Bir diğer araç, başbakanın hükümet içerisindeki konumunu güçlendirmek için geliştirilmiştir. Başbakan, hükümetin genel politikalarını belirlemek açısından parlamentoya karşı sorumluluk taşımaktadır. Bakanların yetki ve görev alanlarını belirleme, bakanları atama ve görevden alma ve aralarında uzlaşmazlık çıktığında kararı sonuca bağlama yetkisi başbakana aittir. Dolayısıyla bakanlar kurulu üyelerini başbakan belirlemekte ve bakanlar parlamentoya değil başbakana karşı sorumluluk taşımaktadır.

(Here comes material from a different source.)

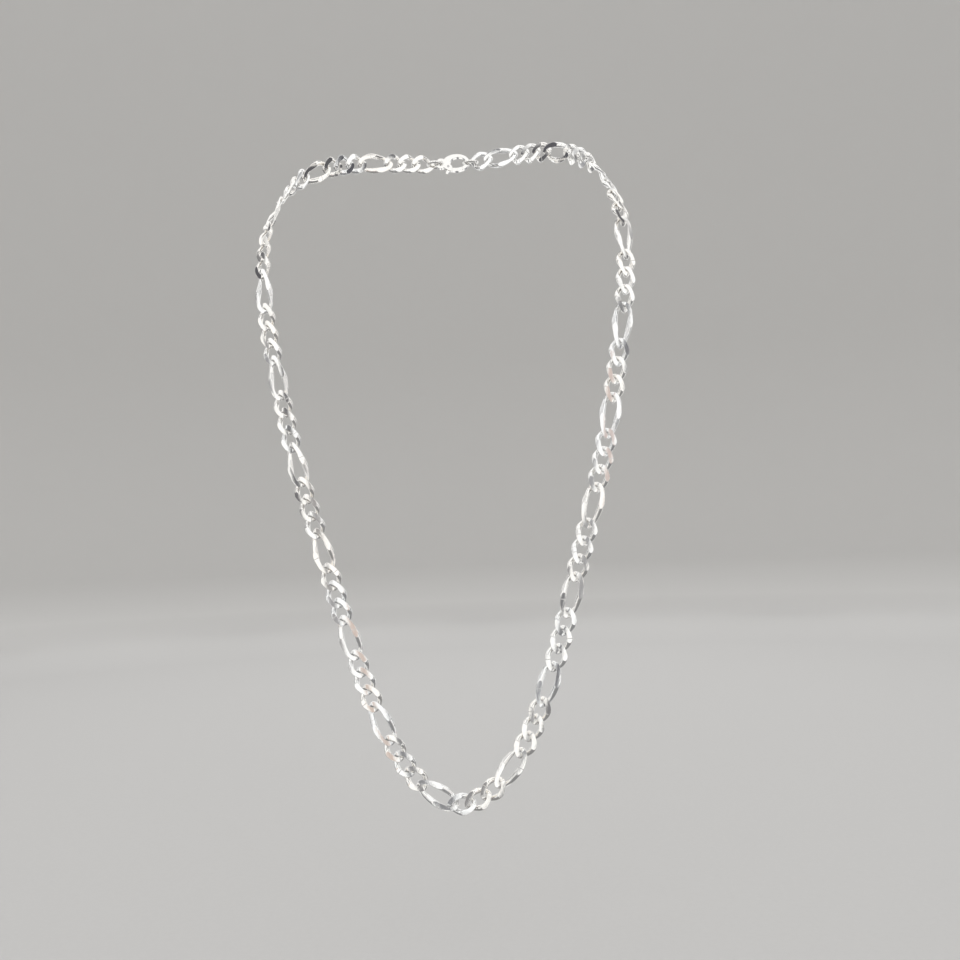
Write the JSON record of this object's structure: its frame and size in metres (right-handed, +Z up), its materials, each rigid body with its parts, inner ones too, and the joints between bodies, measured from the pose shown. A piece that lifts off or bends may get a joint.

Özellikle koalisyon hükümetlerinin oluştuğu dönemlerde, hükümetin kendi içerisindeki krizleri aşabilmesine olanak sağlayan bu araç, başbakanın hükümet içeresindeki fonksiyonelliğini artırmakta olup başbakanı, bakanlar kurulu içerisinde eşitler arası birinci yapmaktadır.

Almanya’da bu şekilde iletişimin ve ulaşımın inanılmaz boyutlarda geliştiği, küreselleşme ortamının oluşturduğu, dinamik sorunlara hızlı bir şekilde cevap verebilecek bir parlamenter hükümet modelinin ortaya konulması mümkün olmuştur. Rasyonelleştirilmiş parlamentarizm araçlarının yardımıyla Federal Almanya, istikrarlı ve yönetilebilen bir parlamenter demokrasi modeli oluşturmayı başarmıştır. II. Dünya Savaşı’ndan günümüze kadar devam eden başarılı ve kesintisiz parlamenter demokrasi tatbikatıyla Federal Almanya Avrupa’nın en gelişmiş devletlerinden biri haline gelmiştir (Hekimoğlu, 2009: 170).